If the Bruins can win it all this postseason, it will essentially erase the sting of losing all four home games during the Cup Final last year and that dreadful, hollow Game 7 loss against the Blues where the B’s flatly weren’t good enough. That’s been the message all year for a Bruins group that almost completely returned from last season.  

“These are all brand new experiences with bubble hockey, but still experience is a big part of the playoffs anytime you’re in a series,” said Jake DeBrusk, in an exclusive zoom call with NBC Sports Boston. “We’re excited to play. We want to finish what we started. To get that close last year, we obviously have a lot to prove in these playoffs and prove that we can do it with a similar group. We want to prove that we have the right group to do it. That’s kind of our mission.

“We’re on a mission where there are going to be a lot of things that are going to happen and there are going to be more mental challenges than ever before. You have got to be mature enough in a sense to understand what the ultimate goal is, and no matter what it takes…there are always going to be sacrifices [to win].”

Some believe the Bruins might be at a disadvantage because they are the fourth-oldest team (average roster age: 28.5 years old) in the league with key players like Zdeno Chara (43 years old), Patrice Bergeron (34 years old), David Krejci (34 years old), Brad Marchand (32 years old) and Tuukka Rask (33 years old) all on the wrong side of 30 years old. Clearly, as we saw versus Columbus on Thursday, it’s going to take some time for the Bruins engine to get churning with three round-robin games left against the other top East seeds to ready themselves for the gauntlet. 

By comparison, teams like the Avalanche, Hurricanes, Blue Jackets, the Rangers and Maple Leafs are all at least two years younger on average with young legs that will bounce back more quickly.  

The B’s will have their challenges in these playoffs with the biggest one likely the aforementioned head-to-head playoff series against teams like Tampa and Washington that routinely give them trouble. It could very well play out that one of those teams is simply better than the B’s over a seven-game series when push comes to shove. That would shock almost nobody when it comes to a Capitals group that has had Boston’s number for nearly a decade.
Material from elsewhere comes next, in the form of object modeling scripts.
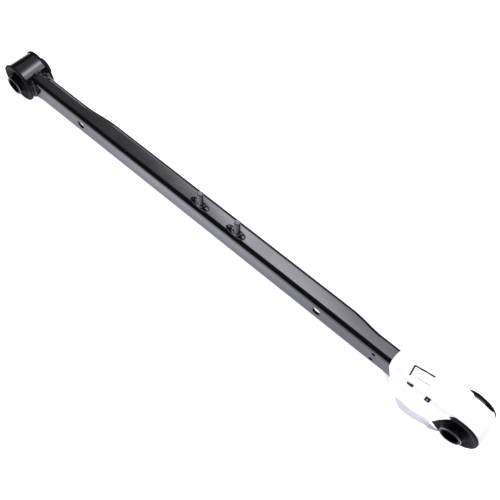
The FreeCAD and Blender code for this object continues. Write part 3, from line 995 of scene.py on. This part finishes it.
@dataclass(frozen=True)
class Glow:
    """One soft panel of light: where it hangs, how large it is, and how its light falls off.

    The stops run over the distance along slant, from the frame's origin to reach.
    """

    name: str
    centre: tuple[float, float, float]
    size: tuple[float, float]
    strength: float
    stops: tuple[tuple[float, float], ...]
    slant: tuple[float, float] = (0.31, 0.95)
    reach: float = 1.2
    colour: str = "f6f4ff"


@dataclass
class Studio:
    """Pale floor, soft light from above and behind, and the photograph's camera."""

    floor_z: float
    place: tuple[float, float, float] = (0.456806, -0.209553, 0.463769)
    azimuth: float = 35.51
    elevation: float = 61.06
    roll: float = 6.27
    focal_pixels: float = 586.04
    picture_pixels: float = 500.0
    sensor_mm: float = 36.0
    panels: tuple[Glow, ...] = (
        Glow("main_panel", (0.0, 0.80, 1.50), (3.6, 1.5), 9.8,
             ((0.0, 0.026), (0.167, 0.042), (0.25, 0.042), (0.29, 0.044), (0.328, 0.06),
              (0.363, 0.088), (0.396, 0.14), (0.431, 0.28), (0.464, 0.54), (0.492, 0.84),
              (0.536, 0.77), (0.569, 0.74), (0.603, 0.56), (0.636, 0.37), (0.669, 0.27),
              (0.75, 0.27), (1.0, 0.3))),
    )
    floor_colour: str = "f2f2f5"
    floor_light: str = "f0f1ff"
    floor_half: float = 12.0
    floor_glow: float = 1.15
    # Painted floor light: extra glow on the near side, along the middle of the arm, leaving a
    # dimmer strip beside the arm as painted shadow.
    near_side_painted_light: float = 0.72
    lift_y: tuple[float, float] = (-0.010, -0.021)
    lift_left: tuple[float, float] = (0.06, 0.2)
    lift_right: tuple[float, float] = (0.42, 0.28)
    world_colour: str = "e8e8f2"
    world_strength: float = 0.05

    def ease(self, tree: bpy.types.NodeTree, value: bpy.types.NodeSocket,
             ends: tuple[float, float], top: float = 1.0) -> bpy.types.NodeSocket:
        """Rise softly from 0 at the first end to top at the second.

        Args:
            tree: the material's tree.
            value: the socket that drives it.
            ends: where it starts and where it is full.
            top: the full value.

        Returns:
            The socket with the result.
        """
        eased = add_node(tree, "ShaderNodeMapRange", {"interpolation_type": "SMOOTHSTEP"},
                         {"Value": value, "From Min": ends[0], "From Max": ends[1],
                          "To Min": 0.0, "To Max": top})
        return eased.outputs["Result"]

    def camera(self) -> None:
        """Stand the camera where the photograph was taken from."""
        azimuth = math.radians(self.azimuth)
        elevation = math.radians(self.elevation)
        roll = math.radians(self.roll)
        back = Vector((math.sin(azimuth) * math.cos(elevation),
                       -math.cos(azimuth) * math.cos(elevation), math.sin(elevation)))
        level = Vector((0, 0, 1)).cross(back).normalized()
        up = back.cross(level)
        right = level * math.cos(roll) + up * math.sin(roll)
        head = up * math.cos(roll) - level * math.sin(roll)
        data = bpy.data.cameras.new("camera")
        data.sensor_width = self.sensor_mm
        data.lens = self.sensor_mm * self.focal_pixels / self.picture_pixels
        data.clip_start = 0.01
        camera = bpy.data.objects.new("camera", data)
        turn = Matrix((right, head, back)).transposed().to_4x4()
        camera.matrix_world = Matrix.Translation(Vector(self.place)) @ turn
        bpy.context.scene.collection.objects.link(camera)
        bpy.context.scene.camera = camera

    def floor(self) -> None:
        """Lay a large pale glowing floor just under the bush lips, with painted light: a brighter
        glow on the near side along the middle of the arm, and a dimmer strip right beside the arm
        as painted shadow.
        """
        material, tree, shader = new_material("pale_floor")
        place = add_node(tree, "ShaderNodeTexCoord").outputs["Object"]
        parts = add_node(tree, "ShaderNodeSeparateXYZ", None, {"Vector": place})
        # Painted light and shadow on the floor: more glow from lift_y outwards on the near side,
        # between lift_left and lift_right along the arm.
        away = self.ease(tree, parts.outputs["Y"], self.lift_y, self.near_side_painted_light)
        middle = self.ease(tree, parts.outputs["X"], self.lift_left)
        end = self.ease(tree, parts.outputs["X"], self.lift_right)
        lift = add_node(tree, "ShaderNodeMath", {"operation": "MULTIPLY"}, {0: middle, 1: end})
        power = add_node(tree, "ShaderNodeMath", {"operation": "MULTIPLY_ADD"},
                         {0: lift.outputs["Value"], 1: away, 2: self.floor_glow})
        shader.inputs["Base Color"].default_value = linear(self.floor_colour)
        shader.inputs["Emission Color"].default_value = linear(self.floor_light)
        tree.links.new(power.outputs["Value"], shader.inputs["Emission Strength"])
        shader.inputs["Roughness"].default_value = 0.9
        shader.inputs["Specular IOR Level"].default_value = 0.1
        mesh = bpy.data.meshes.new("floor")
        side = self.floor_half
        corners = [(-side, -side, self.floor_z), (side, -side, self.floor_z),
                   (side, side, self.floor_z), (-side, side, self.floor_z)]
        mesh.from_pydata(corners, [], [(0, 1, 2, 3)])
        mesh.materials.append(material)
        floor = bpy.data.objects.new("floor", mesh)
        bpy.context.scene.collection.objects.link(floor)
        floor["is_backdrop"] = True

    def panel(self, glow: Glow) -> None:
        """Hang one panel whose light falls off along its slant as its stops say.

        Args:
            glow: the panel.
        """
        material = bpy.data.materials.new(glow.name)
        material.use_nodes = True
        tree = material.node_tree
        tree.nodes.clear()
        place = add_node(tree, "ShaderNodeTexCoord").outputs["Object"]
        along = add_node(tree, "ShaderNodeVectorMath", {"operation": "DOT_PRODUCT"},
                         {0: place, 1: (*glow.slant, 0.0)}).outputs["Value"]
        start = -(glow.slant[0] * glow.centre[0] + glow.slant[1] * glow.centre[1])
        share = add_node(tree, "ShaderNodeMapRange", None,
                         {"Value": along, "From Min": start, "From Max": start + glow.reach})
        ramp = add_node(tree, "ShaderNodeValToRGB", None, {"Fac": share.outputs["Result"]})
        set_ramp(ramp, list(glow.stops))
        power = add_node(tree, "ShaderNodeMath", {"operation": "MULTIPLY"},
                         {0: ramp.outputs["Color"], 1: glow.strength})
        light = add_node(tree, "ShaderNodeEmission", None,
                         {"Color": linear(glow.colour), "Strength": power.outputs["Value"]})
        add_node(tree, "ShaderNodeOutputMaterial", None, {"Surface": light.outputs["Emission"]})
        mesh = bpy.data.meshes.new(glow.name)
        half_x = glow.size[0] / 2
        half_y = glow.size[1] / 2
        corners = [(-half_x, -half_y, 0), (-half_x, half_y, 0), (half_x, half_y, 0),
                   (half_x, -half_y, 0)]
        mesh.from_pydata(corners, [], [(0, 1, 2, 3)])
        mesh.materials.append(material)
        panel = bpy.data.objects.new(glow.name, mesh)
        panel.location = glow.centre
        panel.visible_camera = False
        bpy.context.scene.collection.objects.link(panel)
        panel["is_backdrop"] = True

    def build(self) -> None:
        """Set up floor, light and camera."""
        self.floor()
        for glow in self.panels:
            self.panel(glow)
        world = bpy.data.worlds.new("studio")
        world.use_nodes = True
        background = world.node_tree.nodes["Background"]
        background.inputs["Color"].default_value = linear(self.world_colour)
        background.inputs["Strength"].default_value = self.world_strength
        bpy.context.scene.world = world
        bpy.context.scene.view_settings.view_transform = "Standard"
        self.camera()
        LOG.info("studio ready")


LABEL_MARKS = (
    PrintedMark(u=18.6, v=-2.2, length=1.5, width=10.4, turn=6.0),
    PrintedMark(u=26.8, v=3.4, length=17.4, width=1.5, turn=6.0),
    PrintedMark(u=30.4, v=-4.9, length=11.4, width=0.9, ink=0.55, turn=4.0),
    PrintedMark(u=23.6, v=-13.6, length=5.6, width=3.1, turn=6.0),
    PrintedMark(u=40.4, v=-15.4, length=4.5, width=4.7, hole=0.4),
)


def main() -> None:
    """Build and dress the arm, then the studio round it."""
    logging.basicConfig(level=logging.INFO, format="%(name)s: %(message)s")
    cad_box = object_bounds()
    paint = DippedPaint().build()
    weld = PaintedWeld().build()
    thread = WornThread().build()
    PressedArm(paint, weld).dress()
    for side in Side:
        BushedEye(side, paint).dress()
        BracketStud(side, thread, paint).build()
    WrapLabel(LabelStock(marks=LABEL_MARKS).build()).build()
    Studio(floor_z=cad_box[0].z).build()


if __name__ == "__main__":
    main()
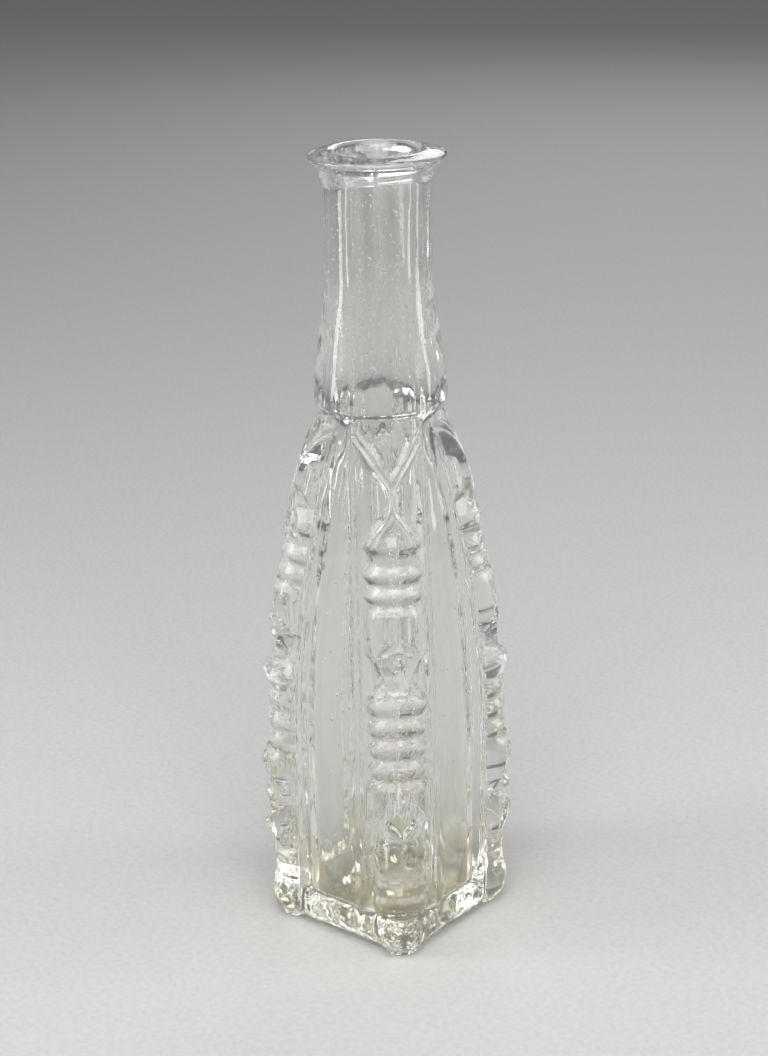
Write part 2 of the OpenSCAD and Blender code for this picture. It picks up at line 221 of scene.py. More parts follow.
def member_field(x, y, s):
    """Distance from a column's turned members with their ornament."""
    front = np.clip(x / np.maximum(np.hypot(x, y), 0.1), 0, 1) ** 2
    side_r, front_r = np.interp(s, PROFILE_S, PROFILE_SIDE), np.interp(s, PROFILE_S, PROFILE_FRONT)
    r = side_r + (front_r - side_r) * front
    back = np.interp(s, PROFILE_S, PROFILE_BACK)
    d = np.hypot(x + back, y) - r
    # the cups under the two drops
    for low, high, _ in DROPS:
        zone = (s > low - 0.3) & (s < high)
        d = np.where(zone, smax(d, drop_cut(x, y, s, low), 0.35), d)
    # the window in the upper drum, with a bar down its middle
    in_window = step((2.2 - y) / 0.3) * step((s - 60.0) / 0.3) * step((64.7 - s) / 0.3)
    in_window = in_window * (1 - 0.85 * step((0.5 - y) / 0.2))
    d = d + 0.5 * in_window
    # leaves on the lower drum: three lancets on a sunk field, under a gap between two ears
    gap = step((s - 31.8) / 0.8) * step((1.35 - y) / 0.6)
    d = d + 0.7 * gap * step((34.2 - s) / 0.6)
    lancets = np.maximum(leaf(y, s, 0.0, 30.6, 0.95, 4.4), leaf(y, s, 1.75, 29.2, 0.75, 3.4, 4))
    d = d + 0.35 * step((2.9 - y) / 0.4) * step((s - 25.6) / 0.5) * step((33.6 - s) / 0.8)
    d = d - 0.62 * lancets
    # long petals on the lower dome, on each side of a sunk V with a raised facet along each arm
    d = d + 0.65 * leaf(y, s, 3.6, 19.6, 1.15, 4.2, 4)
    arm = y - 0.42 * (s - 17.4)
    below_drop = step((22.9 - s) / 0.5)
    facet = step((arm + 1.25) / 0.25) * step(-arm / 0.25) * step((s - 17.2) / 0.4) * below_drop
    hollow = step((-arm - 1.25) / 0.3) * step((s - 18.3) / 0.5) * below_drop
    d = d - 0.45 * facet + 0.55 * hollow
    # the upper dome's top: cut back to a cone over a row of beads
    cone = (np.hypot(x, y) - 0.8 - 1.05 * np.maximum(53.4 - s, 0)) * 0.69
    d = np.where((s > 48.0) & (s < HIGH_DROP_Z), smax(d, cone, 0.3), d)
    for y0 in (0.0, 0.85, 1.7, 2.6):
        d = d - 0.35 * step(1.6 - np.hypot(y - y0, s - 49.2 - 0.07 * y0**2) / 0.3)
    # pointed facets round the ball foot
    return d + 0.28 * leaf(y, s, 1.2, 6.6, 1.3, 1.9, 20) + 0.2 * leaf(y, s, 3.4, 7.0, 0.8, 1.6, -30)


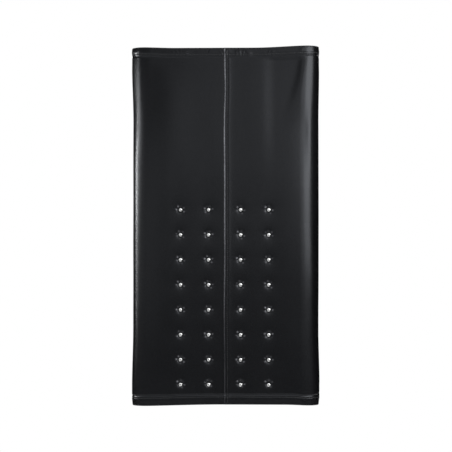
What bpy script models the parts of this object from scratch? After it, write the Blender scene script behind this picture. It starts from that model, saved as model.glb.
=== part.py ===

If anything, though, the experience, the leadership and the sheer mental toughness that a grizzled Bruins group brings into the tournament will be a large advantage over the younger hockey clubs. Just think about the scenarios we’re seeing now: Empty arenas, living in total isolation for the first five weeks’ worth of games before players can meet up with their families in the Conference Final and Stanley Cup Final and pushing on through while players might suddenly be “unfit to participate” due to positive COVID-19 test results.

It’s going to be a minefield of challenges and adversity with hockey players being tested mentally like never before.  

“I think the message for us hasn’t changed in terms of what our ultimate goal is,” said Bruce Cassidy. “Our unfinished business is to be Stanley Cup champions. But inside that message will be a lot of the unknown and how we have to be prepared to deal with that as it comes at us. 

“That’s going to be the message. I think the mental toughness part is going to determine who ends up raising that trophy at the end of the day, and that’s where I like our chances.”

The biggest advantage the Bruins might have this postseason is the feeling of “unfinished business” that permeates everything they have done for the last 14 months. We’ll begin seeing that play out Sunday against the Flyers in round-robin play in this fascinating Stanley Cup Playoff setting at the bubble in Toronto.